Documentary Film (2021)
Directed by Julie Cohen, Betsy West
Written by Talleah Bridges McMahon, Julie Cohen, Cinque Northern, Betsy West
Amazon Studios/ Amazon Prime
Film Editing by Cinque Northern; Music by Jongnic Bontemps
Born a black woman in 1910, Pauli Murray was an intellectual giant and a relentlessly dedicated activist. Thirteen years before Rosa Parks became famous for defying the segregation rule in a bus in Montgomery, Alabama, which eventually led to the Montgomery bus boycott, Pauli Murray and a friend had done the same in a bus in Virginia. They were arrested and jailed briefly for it, but the action never made the news.
Murray was talented and capable and decided that, to find the tools to fight racism, she would get legal training. She went to Howard University Law School at a time when very few women did and graduated at the top of her class. At the time, the top graduate from Howard was honored with an acceptance to Harvard University Law School to get an advanced law degree. However, because Murray was a woman, the offer was rescinded. She was offered an opportunity somewhat later to attend Yale Law School for an advanced degree.
Somewhat miraculously, in the 1950s Murray was offered a position in the prestigious New York law firm Paul, Weiss, Rifkind and was the only black person and one of very few women in the firm. She stayed a few years, and made one of her most important personal connections, with office manager Irene Barlow, who became, for Murray, a life partner in an age before such relationships were publicly acknowledged. Out of frustration with the state of racism in the United States, Murray left her position at Paul, Weiss and sought a teaching position at a law school in Ghana, where she remained for a couple of years.
Murray had always been outspoken, and somehow, by writing insistently to FDR at the time of his presidency about racism and the plight of women, and to First Lady Eleanor Roosevelt, she became good friends with the First Lady. Later on, Murray was associated with Betty Friedan, the founder of the National Organization of Women, and was very much involved with the initiation of the modern women’s movement in the United States.
In addition to being an advocate for women’s rights, and, as well, attracted to women in a personal way, Murray also exhibited the disposition of a sexually non-binary person. She wondered whether she might have biologically-based sexual ambiguities, and due to the general non-recognition of her non-binary sexual self-identity, suffered psychological challenges as a result.
In the early 1970s, Irene Barlow died, and Murray, bereft, decided to act on her impulse to realize an important feature of her life which she particularly shared with Barlow, her interest in and devotion to her Episcopalian faith. She took training as an Episcopal priest, and did, in fact, become one of the first women in the Episcopal Church to attain to that status.
This superbly done film give a richly detailed account of Murray’s complex and fascinating life while, giving, through original footage of her, a good feeling for who she was personally.

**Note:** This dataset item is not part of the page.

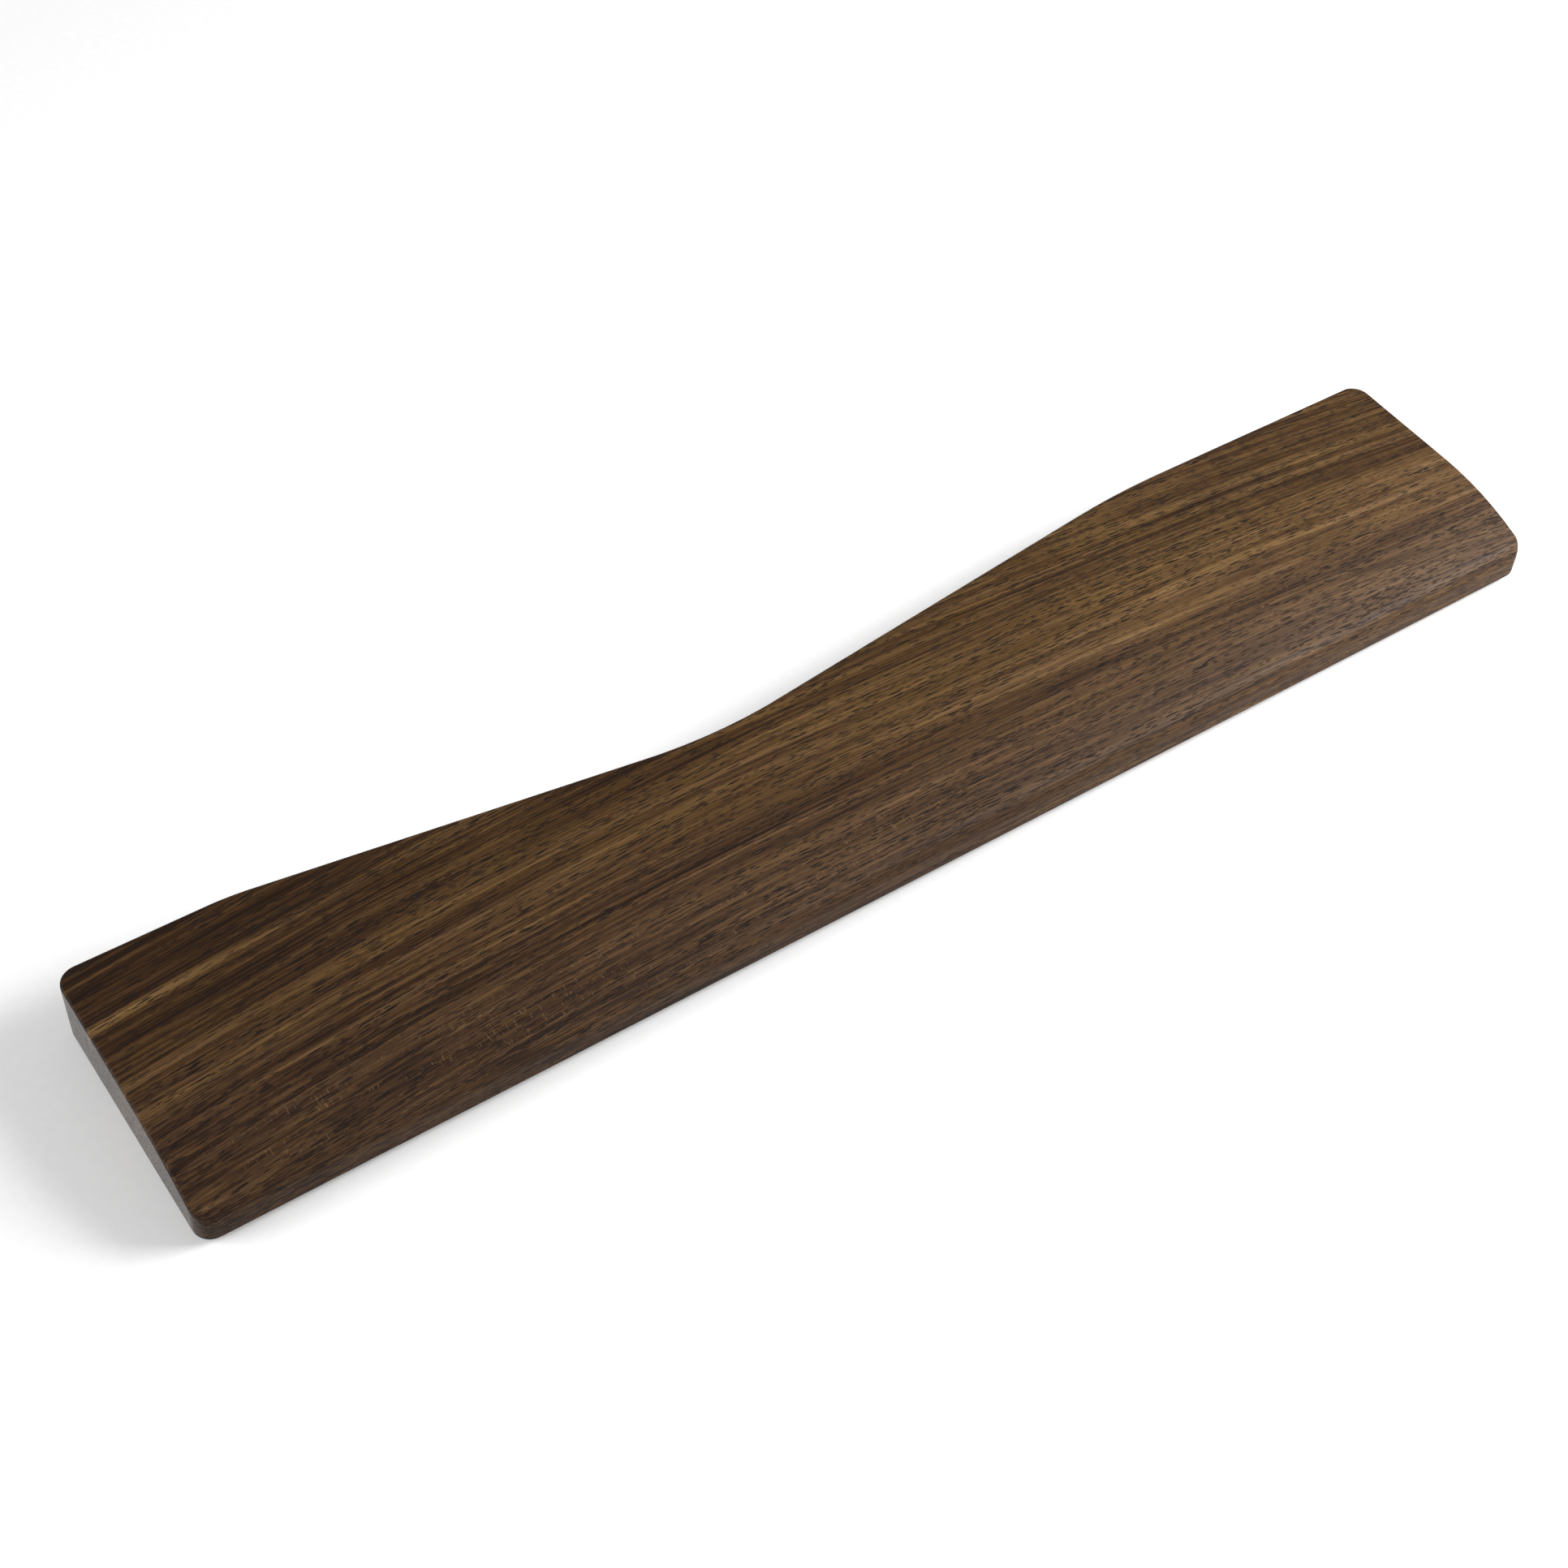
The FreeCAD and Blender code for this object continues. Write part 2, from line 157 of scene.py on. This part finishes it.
class Graph:
    """A material's node tree, with a short way to add each kind of node that is used here."""

    def __init__(self, name):
        self.material = bpy.data.materials.new(name)
        self.material.use_nodes = True
        self.tree = self.material.node_tree
        self.tree.nodes.clear()
        self.output = self.tree.nodes.new("ShaderNodeOutputMaterial")

    def node(self, kind, **settings):
        node = self.tree.nodes.new(kind)
        for setting, value in settings.items():
            setattr(node, setting, value)
        return node

    def feed(self, socket, value):
        if isinstance(value, bpy.types.NodeSocket):
            self.tree.links.new(value, socket)
        else:
            socket.default_value = value

    def math(self, operation, *values):
        node = self.node("ShaderNodeMath", operation=operation)
        for socket, value in zip(node.inputs, values):
            self.feed(socket, value)
        return node.outputs[0]

    def add(self, first, *others):
        for other in others:
            first = self.math("ADD", first, other)
        return first

    def times(self, first, *others):
        for other in others:
            first = self.math("MULTIPLY", first, other)
        return first

    def split(self, vector):
        parts = self.node("ShaderNodeSeparateXYZ")
        self.feed(parts.inputs[0], vector)
        return parts.outputs[0], parts.outputs[1], parts.outputs[2]

    def position(self):
        """Position in the rest's own frame, in millimetres, as x, y and z sockets."""
        place = self.node("ShaderNodeTexCoord").outputs["Object"]
        scaled = self.node("ShaderNodeVectorMath", operation="SCALE")
        self.feed(scaled.inputs[0], place)
        scaled.inputs["Scale"].default_value = MM
        return self.split(scaled.outputs[0])

    def stretch(self, x, y, z, sizes):
        """A texture position in which one unit is sizes millimetres along each direction."""
        joined = self.node("ShaderNodeCombineXYZ")
        for socket, value, size in zip(joined.inputs, (x, y, z), sizes):
            self.feed(socket, self.math("DIVIDE", value, size))
        return joined.outputs[0]

    def noise(self, place, detail=2.0):
        """Smooth noise about 0.5, with features one unit across."""
        node = self.node("ShaderNodeTexNoise")
        self.feed(node.inputs["Vector"], place)
        node.inputs["Scale"].default_value = 1.0
        node.inputs["Detail"].default_value = detail
        return node.outputs[0]

    def spots(self, place):
        """Distance to the nearest of many scattered points, one in each unit."""
        node = self.node("ShaderNodeTexVoronoi")
        self.feed(node.inputs["Vector"], place)
        node.inputs["Scale"].default_value = 1.0
        return node.outputs["Distance"]

    def step(self, value, low, high):
        """0 below low, 1 above high and smooth between; falling if low is above high."""
        node = self.node("ShaderNodeMapRange", interpolation_type="SMOOTHSTEP")
        self.feed(node.inputs["Value"], value)
        edges = (low, high, 0.0, 1.0) if low < high else (high, low, 1.0, 0.0)
        for socket, edge in zip(node.inputs[1:5], edges):
            socket.default_value = edge
        return node.outputs["Result"]

    def swing(self, value, amount):
        """Noise about 0.5 turned into a push of up to amount either way."""
        return self.times(self.math("SUBTRACT", value, 0.5), 2.0 * amount)

    def ramp(self, value, stops):
        """Stops are (place, grey level or colour); places may run over any range."""
        low, high = stops[0][0], stops[-1][0]
        node = self.node("ShaderNodeValToRGB")
        elements = node.color_ramp.elements
        while len(elements) < len(stops):
            elements.new(0.5)
        for element, (place, level) in zip(elements, stops):
            element.position = (place - low) / (high - low)
            colour = level if isinstance(level, tuple) else (level, level, level)
            element.color = (*colour, 1.0)
        self.feed(node.inputs[0], self.math("DIVIDE", self.math("SUBTRACT", value, low), high - low))
        return node.outputs[0]

    def mix(self, factor, base, other):
        node = self.node("ShaderNodeMix", data_type="RGBA")
        self.feed(node.inputs[0], factor)
        self.feed(node.inputs[6], base)
        self.feed(node.inputs[7], other)
        return node.outputs[2]

    def mottle(self, size, detail):
        """Noise in soft round patches of the given size."""
        return self.noise(self.stretch(*self.position(), (size, size, size)), detail)

    def two_shades(self, mottle, dark, light):
        """Dark and light by turns, blended where the mottle is between 0.3 and 0.7."""
        return self.ramp(mottle, [(0.3, dark), (0.7, light)])

    def bump(self, height, depth_mm):
        node = self.node("ShaderNodeBump")
        node.inputs["Distance"].default_value = depth_mm / MM
        self.feed(node.inputs["Height"], height)
        return node.outputs[0]

    def finish(self, colour, roughness, normal=None, **uniform):
        """The surface shader; uniform holds values that are the same all over it."""
        shader = self.node("ShaderNodeBsdfPrincipled")
        self.feed(shader.inputs["Base Color"], colour)
        self.feed(shader.inputs["Roughness"], roughness)
        if normal is not None:
            self.feed(shader.inputs["Normal"], normal)
        for socket, value in uniform.items():
            shader.inputs[socket.replace("_", " ")].default_value = value
        self.feed(self.output.inputs["Surface"], shader.outputs[0])
        return self.material


class Grain:
    """The wood's own directions: along the grain, across the growth rings, and up."""

    def __init__(self, graph):
        self.graph = graph
        self.x, self.y, self.z = graph.position()
        self.from_front = graph.math("SUBTRACT", self.y, wood_low.y * MM)
        self.across = self.ring_distance()

    def ring_distance(self):
        """Distance across the growth rings: the same all along each ring."""
        graph = self.graph
        along = graph.math("SUBTRACT", self.x, ARCH_MIDDLE)
        left = graph.math("MINIMUM", along, 0.0)
        right = graph.math("MAXIMUM", along, 0.0)
        depth = (wood_high.y - wood_low.y) * MM
        right_bend = graph.add(graph.times(self.from_front, ARCH_RIGHT_BACK / depth), ARCH_RIGHT_FRONT)
        arch = graph.add(graph.times(left, left, ARCH_LEFT), graph.times(right, right, right_bend))
        below_top = graph.math("SUBTRACT", self.z, wood_high.z * MM)
        curl = graph.times(below_top, below_top, -RING_CURL)
        straight = graph.add(self.from_front, arch, curl)
        wander = graph.noise(graph.stretch(self.x, straight, self.z, (80.0, 9.0, 9.0)), detail=1.0)
        return graph.add(straight, graph.swing(wander, 1.3))

    def cells(self, length, width):
        """A texture position with units of the given length along the grain and width across it."""
        return self.graph.stretch(self.x, self.across, self.z, (length, width, width))

    def noise(self, length, width, detail=2.0):
        """Streaks of the given length along the grain and width across it."""
        return self.graph.noise(self.cells(length, width), detail)

    def dashes(self, length, width, fill):
        """Scattered dashes along the grain: 1 inside and 0 outside, more of them as fill grows."""
        from_middle = self.graph.spots(self.cells(length, width))
        return self.graph.step(from_middle, fill, fill * PORE_CORE)

    def patch(self, x_from, x_to, y_from, y_to, fade):
        """1 inside a box on the plan of the rest, fading to 0 round its edges."""
        graph = self.graph
        fade_across = fade * FADE_ACROSS
        return graph.times(
            graph.step(self.x, x_from - fade, x_from + fade),
            graph.step(self.x, x_to + fade, x_to - fade),
            graph.step(self.from_front, y_from - fade_across, y_from + fade_across),
            graph.step(self.from_front, y_to + fade_across, y_to - fade_across),
        )


def wood_tone(graph, grain):
    """Lightness of the bare wood: growth rings, then streaks of ever finer size, and a rise towards
    the right end that is partly the wood's own tone and partly painted light.
    """
    tone = graph.ramp(grain.across, RINGS)
    for length, width, detail, push in STREAKS:
        tone = graph.add(tone, graph.swing(grain.noise(length, width, detail), push))
    dark_lines = graph.step(grain.noise(90.0, 0.8, detail=1.0), 0.58, 0.66)
    # Partly painted light: the tone rises towards the right end, part wood and part the light of the
    # right softbox painted into the colour.
    towards_right_wood_and_painted_light = graph.step(grain.x, -260.0, 160.0)
    return graph.add(
        tone,
        graph.times(dark_lines, DARK_LINE_TONE),
        graph.add(graph.times(towards_right_wood_and_painted_light, RIGHT_END_TONE_AND_PAINTED_LIGHT), BASE_TONE),
        graph.times(golden_streak(graph, grain), GOLDEN_STREAK_TONE),
    )


def golden_streak(graph, grain):
    """The bright streak with a sharp lower edge in the top of the left end."""
    lower_edge = graph.step(grain.across, 61.4, 62.2)
    upper_edge = graph.step(grain.across, 65.5, 63.5)
    left_end = graph.step(grain.x, -130.0, -185.0)
    depth = graph.math("SUBTRACT", wood_high.z * MM, grain.z)
    near_top = graph.step(depth, 6.0, 2.0)
    return graph.times(lower_edge, upper_edge, left_end, near_top)


def wood_colour(graph, grain, tone):
    """Golden wood at the back, redder in front, in streaks."""
    patches = graph.step(grain.noise(55.0, 3.2), 0.34, 0.66)
    towards_front = graph.step(grain.from_front, 52.0, 10.0)
    redness = graph.add(graph.times(patches, 0.45), graph.times(towards_front, 0.55))
    return graph.mix(redness, graph.ramp(tone, GOLDEN_WOOD), graph.ramp(tone, RED_WOOD))


def curl_ripple(graph, grain):
    """Faint cross-grain ripples towards the back of the right end."""
    ripple = grain.noise(2.6, 14.0, detail=1.0)
    return graph.times(graph.swing(ripple, 0.12), grain.patch(*RIPPLE_PATCH))


def ray_flecks(graph, grain):
    """Short pale ticks across the grain near the front of the left end, and a few in the middle."""
    ticks = graph.step(grain.noise(0.45, 2.2, detail=1.0), 0.58, 0.70)
    clusters = graph.step(grain.noise(26.0, 2.4), 0.50, 0.62)
    few_in_middle = graph.times(grain.patch(*MIDDLE_FLECK_PATCH), 0.6)
    region = graph.math("MAXIMUM", grain.patch(*FRONT_FLECK_PATCH), few_in_middle)
    return graph.times(ticks, clusters, region, 0.55)


def painted_glint_specks(graph, grain):
    """Tiny painted glints in the left half: pale specks in the colour that stand for highlights."""
    glints = graph.step(graph.spots(grain.cells(0.9, 0.5)), 0.2, 0.1)
    crowd = graph.step(grain.noise(40.0, 6.0), 0.48, 0.62)
    return graph.times(glints, crowd, grain.patch(*PAINTED_GLINT_PATCH), 0.5)


def open_pores(graph, grain):
    """Dark pores of two sizes and finer hairs, the pores darker in some rings than in others."""
    dark_rings = graph.step(grain.noise(60.0, 2.4), 0.34, 0.62)
    hairs = graph.step(grain.noise(14.0, 0.34, detail=1.0), 0.62, 0.68)
    pores = graph.times(hairs, HAIR_STRENGTH)
    for length, width, fill, faintest, darkest in PORES:
        strength = graph.add(graph.times(dark_rings, darkest - faintest), faintest)
        dashes = graph.times(grain.dashes(length, width, fill), strength)
        pores = graph.math("MAXIMUM", pores, dashes)
    return pores


def end_grain(graph):
    """1 on the sawn and polished ends of the rest, 0 elsewhere."""
    facing = graph.split(graph.node("ShaderNodeNewGeometry").outputs["Normal"])[0]
    return graph.step(graph.math("ABSOLUTE", facing), 0.6, 0.9)


def walnut():
    """Satin-oiled black walnut."""
    graph = Graph("walnut")
    grain = Grain(graph)
    ends = end_grain(graph)
    end_tone = graph.times(ends, END_GRAIN_TONE)
    tone = graph.add(wood_tone(graph, grain), curl_ripple(graph, grain), end_tone)
    pores = open_pores(graph, grain)
    # Pale marks: ray flecks in the wood, and painted glints that stand for highlights.
    pale = graph.math("MAXIMUM", ray_flecks(graph, grain), painted_glint_specks(graph, grain))
    colour = wood_colour(graph, grain, tone)
    colour = graph.mix(pale, colour, FLECK_AND_GLINT_COLOUR)
    colour = graph.mix(pores, colour, PORE_COLOUR)
    relief = graph.add(graph.times(pores, -1.0), graph.times(tone, 0.15))
    uneven_oil = graph.swing(grain.noise(30.0, 2.0), 0.05)
    oiled = graph.add(graph.times(pores, PORE_DULLNESS), uneven_oil, OILED_ROUGHNESS)
    roughness = graph.math("SUBTRACT", oiled, graph.times(ends, END_POLISH))
    normal = graph.bump(relief, PORE_DEPTH_MM)
    return graph.finish(colour, roughness, normal, Specular_IOR_Level=OIL_SHEEN)


def silicone():
    """Matt black silicone with a fine moulded grain."""
    graph = Graph("silicone")
    mottle = graph.mottle(1.6, detail=4.0)
    colour = graph.two_shades(mottle, (0.012, 0.012, 0.013), (0.026, 0.026, 0.028))
    roughness = graph.add(graph.swing(mottle, 0.08), 0.62)
    moulded_grain = graph.bump(graph.mottle(0.12, detail=2.0), depth_mm=0.02)
    return graph.finish(colour, roughness, moulded_grain)


def tape():
    """Milky double-sided tape."""
    graph = Graph("tape")
    mottle = graph.mottle(0.8, detail=3.0)
    colour = graph.two_shades(mottle, (0.52, 0.51, 0.47), (0.66, 0.65, 0.61))
    return graph.finish(colour, graph.add(graph.swing(mottle, 0.1), 0.45))


def studio_floor():
    """Plain pale studio paper."""
    graph = Graph("studio_floor")
    tooth = graph.mottle(2.5, detail=3.0)
    colour = graph.two_shades(tooth, (0.86, 0.86, 0.86), (0.88, 0.88, 0.88))
    return graph.finish(colour, graph.add(graph.swing(tooth, 0.04), 0.9), Specular_IOR_Level=0.0)


def dress(names, material):
    for name in names:
        mesh = frame["nodes"][name].data
        for slot in range(len(mesh.materials)):
            mesh.materials[slot] = material


def add_floor(half):
    mesh = bpy.data.meshes.new("studio_floor")
    corners = [(-half, -half, 0.0), (half, -half, 0.0), (half, half, 0.0), (-half, half, 0.0)]
    mesh.from_pydata(corners, [], [(0, 1, 2, 3)])
    mesh.materials.append(studio_floor())
    floor = bpy.data.objects.new("studio_floor", mesh)
    bpy.context.scene.collection.objects.link(floor)


def add_softbox(name, place, size, power):
    """A square soft light at the given place, looking at the rest."""
    lamp = bpy.data.lights.new(name, "AREA")
    lamp.shape = "SQUARE"
    lamp.size = size
    lamp.energy = power
    softbox = bpy.data.objects.new(name, lamp)
    softbox.location = Vector(place)
    softbox.rotation_euler = Vector(place).to_track_quat("Z", "Y").to_euler()
    bpy.context.scene.collection.objects.link(softbox)


def add_daylight(strength):
    world = bpy.data.worlds.new("studio")
    world.use_nodes = True
    background = world.node_tree.nodes["Background"]
    background.inputs["Color"].default_value = (1.0, 1.0, 1.0, 1.0)
    background.inputs["Strength"].default_value = strength
    bpy.context.scene.world = world


def add_camera():
    azimuth, elevation, roll = (math.radians(a) for a in (VIEW_AZIMUTH, VIEW_ELEVATION, VIEW_ROLL))
    back = Vector((
        math.sin(azimuth) * math.cos(elevation),
        -math.cos(azimuth) * math.cos(elevation),
        math.sin(elevation),
    ))
    level = Vector((math.cos(azimuth), math.sin(azimuth), 0.0))
    up = back.cross(level)
    side = level * math.cos(roll) + up * math.sin(roll)
    top = back.cross(side)
    turn = Matrix((side, top, back)).transposed().to_4x4()
    data = bpy.data.cameras.new("camera")
    data.lens = LENS_MM
    data.sensor_width = SENSOR_MM
    data.clip_start = 0.01
    camera = bpy.data.objects.new("camera", data)
    camera.matrix_world = Matrix.Translation(VIEW_AIM + back * VIEW_DISTANCE) @ turn
    bpy.context.scene.collection.objects.link(camera)
    bpy.context.scene.camera = camera


dress(["walnut_rest"], walnut())
dress(SILICONE_NODES, silicone())
dress(TAPE_NODES, tape())
add_floor(FLOOR_HALF)
for softbox in SOFTBOXES:
    add_softbox(*softbox)
add_daylight(DAYLIGHT)
add_camera()
bpy.context.scene.view_settings.view_transform = "Standard"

Commentaries and contributions by Murray’s grandniece and by several scholars fill out the picture nicely. The history of Murray’s life is told effectively and, with deft editing, the story from Murray’s point of view and from that of those who speak about her legacy are seamless. Additional features, like the added original music by Jongnic Bontemps, is also highly effective.
Near the end of the film, a group of students at Yale are shown discussing Murray’s legacy. They sit in a room at Pauli Murray College, one of Yale’s residential colleges named in 2017 for Murray, the only Yale residential college named for a person of color and for one identified as LGBTQ.
Filmmakers Julie Cohen and Betsy West, who previously had collaborated on the excellent RBG (2018) about Ruth Bader Ginsburg, have provided another informative and compelling portrait of a greatly accomplished person of color who was a pioneer in all kinds of areas including that of sexual identity and fluidity.